No one can deny the benefits that digital platforms provide. But some people are concerned that a few of today’s leading platforms have become too big, that markets are becoming increasingly concentrated, and they are looking to the antitrust laws to help.
First, let’s focus on the evidence of increased concentration. Over the past few years, a number of articles have suggested that industries are becoming more concentrated, with a handful of firms accounting for an increasing share of the marketplace.
Some people blame increased consolidation on lax antitrust enforcement. But before we rush to judgment, we need a better understanding of why there is increased concentration. Is the rise of big firms actually due to anticompetitive behavior? Are there regulatory barriers to entry? Or are firms big because they are better at what they do? The answer isn’t simple, and likely differs across markets.

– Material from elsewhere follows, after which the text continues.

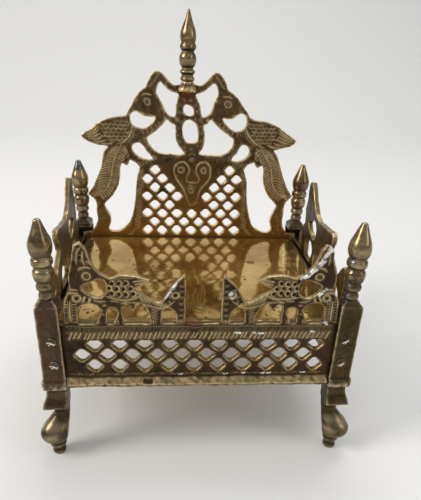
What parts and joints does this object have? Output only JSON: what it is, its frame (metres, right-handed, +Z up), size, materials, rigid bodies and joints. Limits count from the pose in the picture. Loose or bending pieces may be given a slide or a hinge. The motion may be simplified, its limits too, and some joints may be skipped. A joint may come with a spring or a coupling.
{
  "type": "deity throne",
  "caption": "Small cast brass throne for a household deity: polished seat between pierced peacock panels, curved legs, turned finials and a tall openwork back.",
  "frame": {"origin": "middle of the footprint, on the floor under the four feet", "axes": "+Z up, +X to the right as seen from the front, -Y towards the front, where the entry gap is"},
  "size_m": [0.1362, 0.1202, 0.1875],
  "materials": {
    "seat_brass": "polished sheet",
    "panel_brass": "cast, browned",
    "back_brass": "cast, browned",
    "post_brass": "cast, dark patina",
    "finial_brass": "turned and polished",
    "rivet_brass": "hammered"
  },
  "bodies": {
    "root": {"seat_plate": "seat_brass", "front_panel": "panel_brass", "back_panel": "back_brass", "right_side_panel": "panel_brass", "left_side_panel": "panel_brass", "front_left_post": "post_brass", "front_right_post": "post_brass", "rear_left_post": "post_brass", "rear_right_post": "post_brass", "front_left_finial": "finial_brass", "front_right_finial": "finial_brass", "rear_left_finial": "finial_brass", "rear_right_finial": "finial_brass", "crown_finial": "finial_brass", "front_left_lower_face_rivet": "rivet_brass", "front_left_lower_side_rivet": "rivet_brass", "front_left_upper_face_rivet": "rivet_brass", "front_left_upper_side_rivet": "rivet_brass", "front_right_lower_face_rivet": "rivet_brass", "front_right_lower_side_rivet": "rivet_brass", "front_right_upper_face_rivet": "rivet_brass", "front_right_upper_side_rivet": "rivet_brass", "rear_left_lower_face_rivet": "rivet_brass", "rear_left_lower_side_rivet": "rivet_brass", "rear_left_upper_face_rivet": "rivet_brass", "rear_left_upper_side_rivet": "rivet_brass", "rear_right_lower_face_rivet": "rivet_brass", "rear_right_lower_side_rivet": "rivet_brass", "rear_right_upper_face_rivet": "rivet_brass", "rear_right_upper_side_rivet": "rivet_brass"}
  },
  "joints": []
}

I’ll start with the evidence on concentration itself. In 2015, the Council of Economic Advisers issued a study on competition and market power, finding that concentration in the United States has increased in recent years. Another study relied on Census data to conclude that “[m]ore than 75% of US industries have experienced an increase in concentration levels over the last two decades.” A number of these studies claim that this increased industry-level concentration is the result of lessened antitrust enforcement.
Some criticisms, including those published last month by Carl Shapiro, as well as Greg Werden and Luke Froeb, challenge these studies because they rely on industry-level Census data rather than measuring concentration in relevant antitrust markets.
The studies relying on US Census data look at broad categories like “retail trade,” “utilities,” “finance and insurance,” and “healthcare.” A relevant antitrust market, however, is invariably much narrower because it includes only products that are close substitutes from the consumer perspective.
If the studies do not capture concentration in relevant antitrust markets, they can’t really meaningfully tell us anything about the changes in competition that we’re interested in.
But even if one assumes, for the sake of argument, that there is increased concentration in relevant antitrust markets, it’s important to consider the possible reasons behind such a trend.
One possible reason is dynamic competition based on efficiency. If one firm is much more efficient than its rivals, it can displace inefficient competitors and leave fewer firms in the market. Some have called these exceptionally efficient firms “superstars.”
In fact, economists have observed increased variation in productivity levels across firms, and that the industries with the highest concentration levels are also those with the greatest productivity and innovation growth.
That’s not surprising. When firms are able to operate at lower costs or produce better products than rivals, they can increase their market share and drive out less efficient competitors.
Although the process may result in higher concentration, it is the result of the competitive process at work. As Assistant Attorney General Delrahim has said: “Rather than a failure of antitrust, concentration may be the byproduct of healthy competition as the most innovative and efficient firms grow and attract customers.” Indeed, if firms are gaining market share because they are winning consumers through competition on the merits, that should be applauded not condemned.
A second and closely related explanation for increased concentration is the growth of platforms and the rise of “winner-take-all” or “winner-take-most” markets.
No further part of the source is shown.